3. Remove from the heat. Stir in the Nocino until fully incorporated. Then pour the pudding into the ramekins, distributing evenly. Put the pudding into the refrigerator to set, at least two hours. During this time, do not stir, shake, jostle, prod, or in any other way molest the pudding. Pudding will be fully set after two hours, and ready to serve.

NOTES: This pudding is thickened with cornstarch, which is somewhat finicky. Once you take a cornstarch-thickened liquid past the "gravy" stage, it can actually be somewhat fragile. Puddings will turn watery and collapse if they're disturbed before fully set and chilled. This is why you don't want to touch it at all once you put it in the fridge.

If you like, you may make one big bowl or mold of the pudding. Another way to serve is to "unmold" the puddings onto dessert plates, and then dress with any number of fruits, nuts, etc... If you'd like to do this, evenly coat the ramekins with a thin layer of nonstick cooking spray before you pour the pudding in.

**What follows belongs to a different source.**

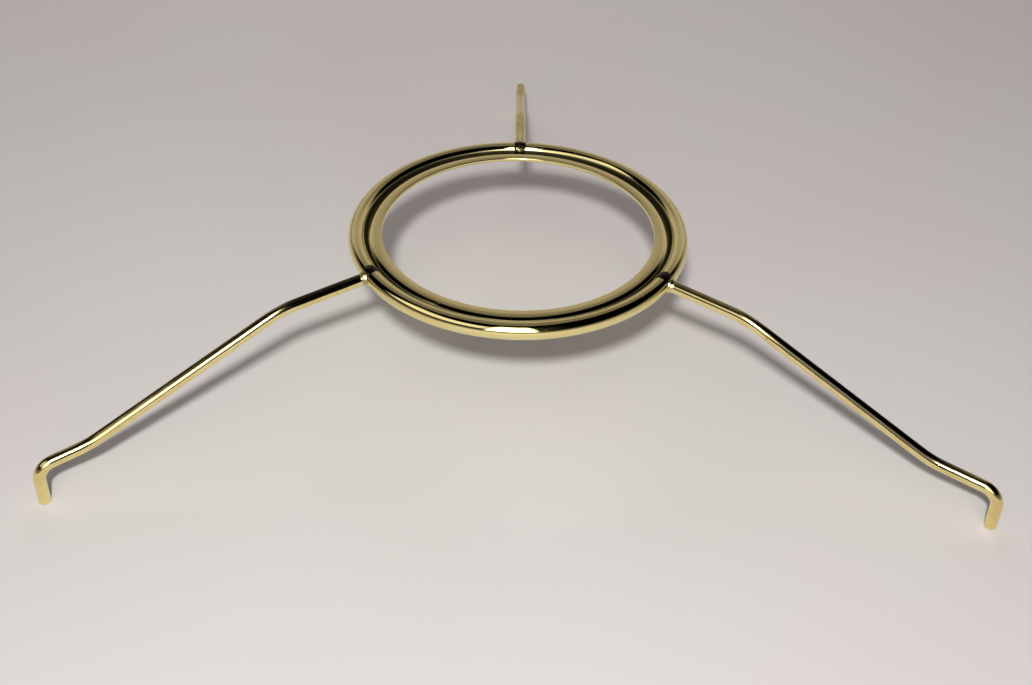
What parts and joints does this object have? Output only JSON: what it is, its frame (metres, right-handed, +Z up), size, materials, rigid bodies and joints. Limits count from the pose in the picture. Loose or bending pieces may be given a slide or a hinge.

Then simply invert onto a plate and shake a bit - the chilled pudding should slide out. Should.

If you don't like the skin that forms on the top of pudding, try this: once you've poured the pudding into the ramekins, press a piece of plastic wrap directly down onto the surface of the puddings. Then put into the fridge to set - again, no touching for two hours - and then simply peel off just before you're ready to serve.